Riset PASPI menyebutkan, laju kenaikan biaya produksi minyak sawit mentah (CPO) mencapai 5 persen per tahun, sedangkan kenaikan harga CPO dunia hanya 1,8 persen per tahun. Mengacu hal itu, pihaknya memproyeksikan pada 2024 harga CPO akan sama dengan biaya produksi CPO dan kemungkinan akan lebih besar pada tahun-tahun berikutnya.
Kenaikan biaya produksi ini paling besar dipicu oleh kenaikan upah minimum bagi pekerja. Mengingat industri kelapa sawit merupakan industri padat karya yang membutuhkan tenaga kerja yang besar, kata Tungkot, kenaikan upah minimum akan langsung berpengaruh pada kenaikan biaya produksi.
Pada saat bersamaan, produktivitas tandan buah segar (TBS) sawit juga menurun. Riset PASPI mengungkapkan, produktivitas TBS sawit pada 2020 mencapai 15 ton per hektar, turun dibandingkan tahun 2019 yang mencapai 17 ton per hektar. Sementara biaya produksi pada 2020 mencapai Rp 7.000 per kilogram, naik dibandingkan dengan 2019 yang sebesar Rp 6.000 per kilogram.
Menurut Bungaran Saragih, produktivitas sawit Indonesia saat ini masih jauh di bawah potensinya. Data Pusat Penelitian Kelapa Sawit (PPKS), produktivitas sawit rakyat mencapai 3,3 ton per hektar, sementara produktivitas sawit milik badan usaha milik negara (BUMN) 3,8 ton per hektar dan sawit swasta 3,9 ton per hektar. Capaian itu jauh di bawah potensi yang bisa dicapai menurut riset PPKS, yakni 7,8 ton per hektar.
Intensifikasi
Bungaran mengatakan, salah satu upaya untuk meningkatkan produktivitas sawit nasional adalah melalui intensifikasi pertanian, yakni bagaimana dengan luas lahan yang sama bisa menghasilkan sawit yang bisa lebih banyak. Upaya intensifikasi itu bisa berupaya peremajaan tanaman yang telah tua dan rendah hasil panennya.
”Peningkatan produktivitas tanaman sawit ini juga bagian dari menciptakan sawit berkelanjutan agar petani dan pelaku usaha sawit bisa tetap bertahan,” ujar Bungaran.
Saat ini total luas lahan sawit di Indonesia mencapai 16,4 juta hektar.

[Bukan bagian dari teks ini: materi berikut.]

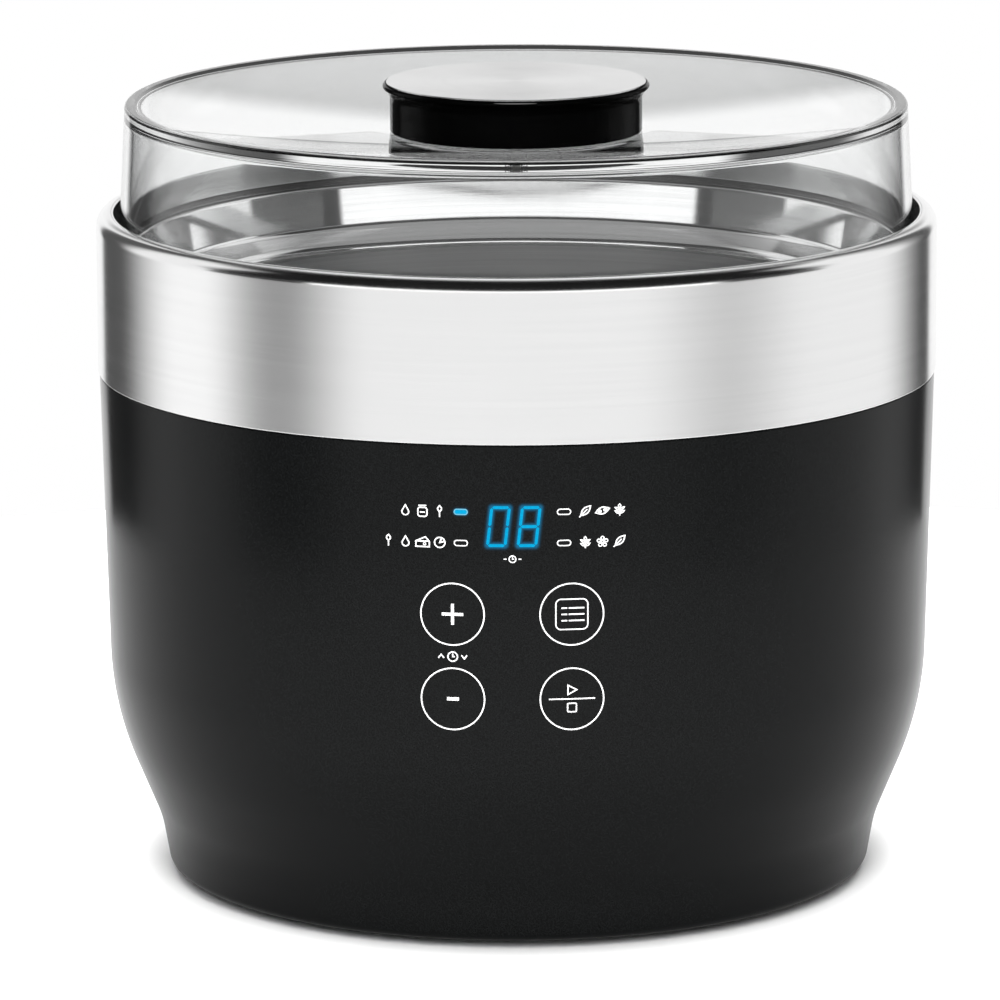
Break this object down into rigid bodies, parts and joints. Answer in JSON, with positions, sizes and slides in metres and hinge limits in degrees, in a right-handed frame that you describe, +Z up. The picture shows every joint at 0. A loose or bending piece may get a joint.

Jumlah itu terdiri dari 53 persen milik swasta, 41 persen milik rakyat, dan 6 persen milik negara. Dari jumlah itu, 8 persen tanaman sawit berusia renta (lebih dari 25 tahun), 12 persen tanaman tua (21-25 tahun), 25 persen berusia dewasa (14-20 tahun), 16 persen berusia remaja (9-13 tahun), 24 persen berusia muda (4-8 tahun), dan 15 persen tanaman belum menghasilkan (TBM), yakni 0-3 tahun.
Mula Putera mengatakan, Kementerian Pertanian telah menyiapkan sejumlah rencana peremajaan sawit rakyat. Pihaknya merencanakan peremajaan di lahan seluas 540.000 hektar selama kurun waktu 2020-2022 di 22 provinsi dan 108 kabupaten/kota. ”Selain itu, kami akan lakukan perbaikan sarana prasarana perkebunan sawit untuk intensifikasi,” ujar Mula.
Video Koordinator Substansi Kelapa Sawit Direktorat Jenderal Perkebunan Kementerian Pertanian Mula Putera soal program peremajaan sawit.
Tungkot mengatakan, program peremajaan sawit rakyat hanya membenahi 20 persen persoalan terkait rendahnya produktivitas kontribusi pembenahan lebih besar, yakni mencapai 80 persen, bisa dilakukan dengan mengupayakan praktik pertanian yang baik atau good agricultural practice (GAP) untuk meningkatkan produktivitas.
”Ini, antara lain, bagaimana penanaman yang tepat hingga pengawasan terhadap serangan hama dan penyakit. Penanganan yang tepat untuk memberikan hasil panen dan produktivitas yang lebih besar,” ujar Tungkot.